By consistently providing value to your audience, your authority — in the eyes of your readers, other bloggers, and Google, grows. And that’s when you’ll enter the five percent territory.
They don’t have a plan 🔗
Having a plan is essential for any content creator, and bloggers are no exception.
If you want to make money blogging, you need to set out a schedule on when to post — and how to grow. Similarly, analyzing your market — with Keyword research, for example, is crucial these days.
In this context, the days of going with the flow as a blogger are over. Today, there are millions of competing blogs out there.
Without knowing where your blog will sit in the current niche-based ecosystem, you can’t pick the right niche. And without planning how much valuable content you can provide regularly, there is simply no way to find a spot in today’s crowded blogging world.
They don’t diversify 🔗
Diversification is a primary part of today’s blogging success.
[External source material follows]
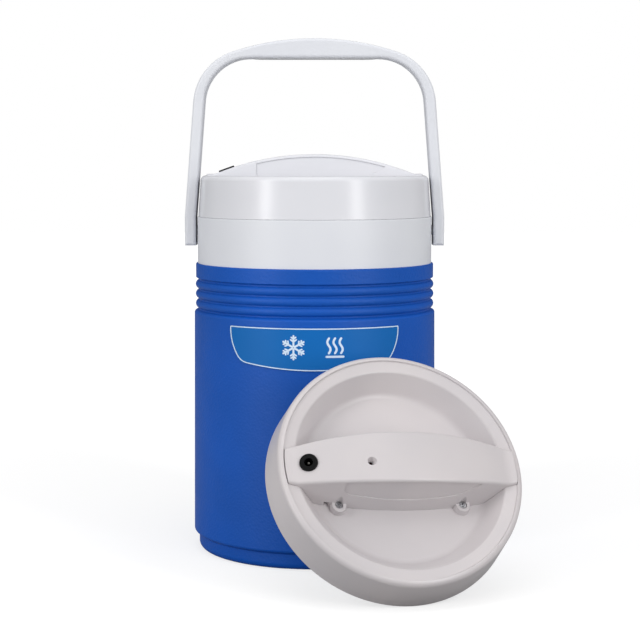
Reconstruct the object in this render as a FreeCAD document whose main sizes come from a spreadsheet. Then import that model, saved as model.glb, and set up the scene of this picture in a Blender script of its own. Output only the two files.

Gone are the days of successful bloggers who only do blogging. Nowadays, a blog is an interactive multimedia space. As such, modern bloggers have a well-thought-out social media presence. And finally, they adapt to the omnipresence of video and audio.
To make money as a blogger in the 2020s, you can’t just give people blocks of text with some images. To boost your earnings, you need an element of video and audio. It’s the only way to catch the growing part of consumers who don’t read anymore.
They still have a 2010 blog 🔗
Starting a blog is a great idea, but only if you adapt to the times.
It’s still possible to make a lot of money as a blogger, and there are still more than enough opportunities for blogs.
Blogging, however, has changed a lot in recent years, and only those who equip their blogs for the 2020s will continue to make decent money.
To conclude, providing value as an interactive authority blog is the best path to financial success.
In the 2020s, valuable content, diversification, and authority are the three primary aspects you should work on. Without these, your blog will remain part of the 95 percent who call it a day after 6–12 months.